My only issue is with missle attacks... http://youtube.com/watch?v=auwsEYiPMew bunker busters like that would quickly turn your power generation into radiation detonation...
 
This is a bit off topic but I belive the Russians are building a portable Floating Nuclear reactor to power towns that are close to the ocean, not sure if that's going to work, though I wouldn't really trust those guys with a coal plant
 
Synthos said:
My only issue is with missle attacks... http://youtube.com/watch?v=auwsEYiPMew bunker busters like that would quickly turn your power generation into radiation detonation...

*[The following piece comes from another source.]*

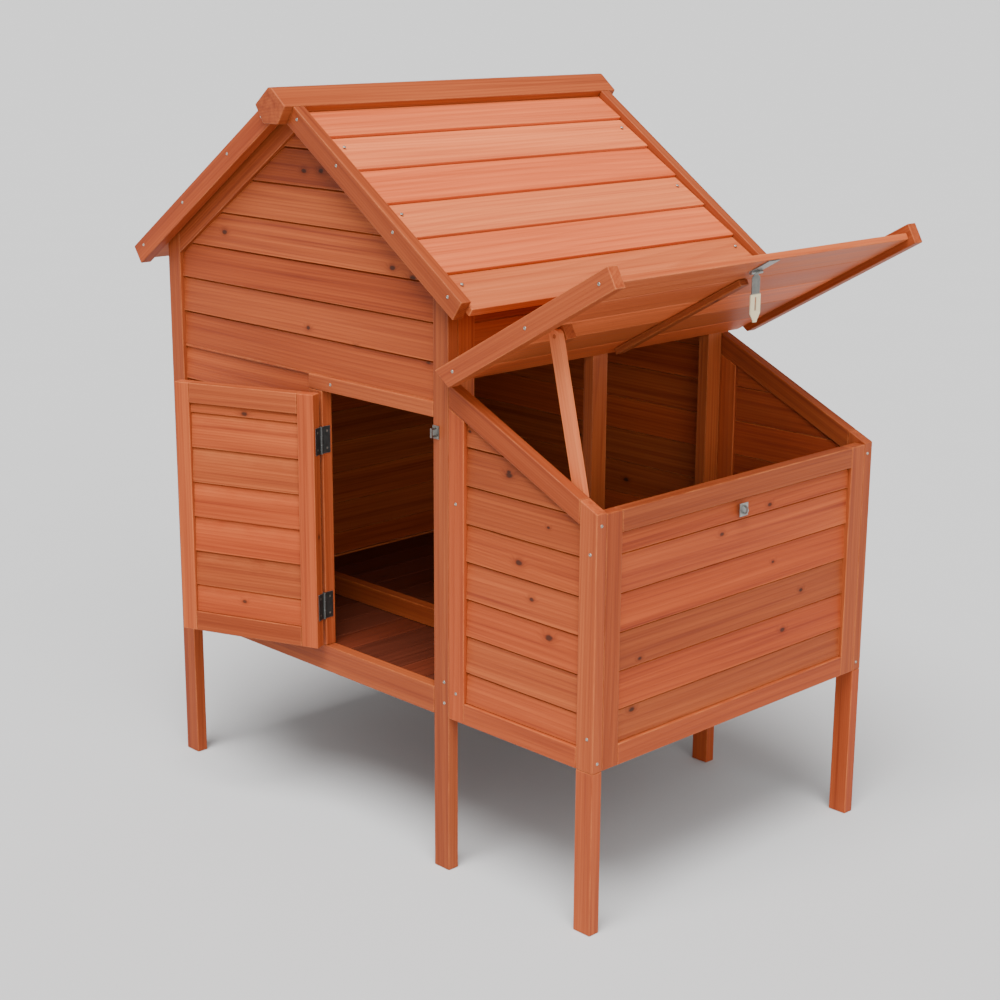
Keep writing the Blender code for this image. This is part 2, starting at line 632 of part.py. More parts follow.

Ah, but if your FOB nuke generator came with it's own 100kw laser that had been mounted to a Phalanx style radar tracking system....instant missile shield. 
Besides, I don't see the US using their own bunker busting technology to blow up their own portable reactors.  They spend a gawd awful lot on the military, but I don't think they have THAT much to spend.  ;)
 
If I remeber correctly you would not have to worry about refueling a nuclear reactor in a warzone, the nuclear reactors used in warships are a case in point they are generally designed not to need refueling for the life of the ship or at least until the earliest anticipated refit/upgrade which is at a minimum of five years on average it seems to me.
 
a_majoor said:
The reactor itself can be quite small, it is the associated "stuff" that takes up real estate. The most powerful nuclear reactor ever built was a 4000MW NERVA test bed (a nuclear rocket engine) which was small and portable because as part of a space craft it didn't "need" shielding all around, and was designed to dump all the energy into the hydrogen coolent, which was then fired out of the rocket nozzle (eliminating the need for radiators, turbines and all those other added bits and pieces).

Another word for a small nuclear reactor that generates 4000MW:  BOMB.
It is really impressive that they did this for 12 minutes!
Man, nuclear power is evil!
 
http://www.nuclearfaq.ca/cnf_sectionH.htm#g3

And then there are the Slowpoke reactors (20 KW to 5 MW) scattered around Canada's University Campuses.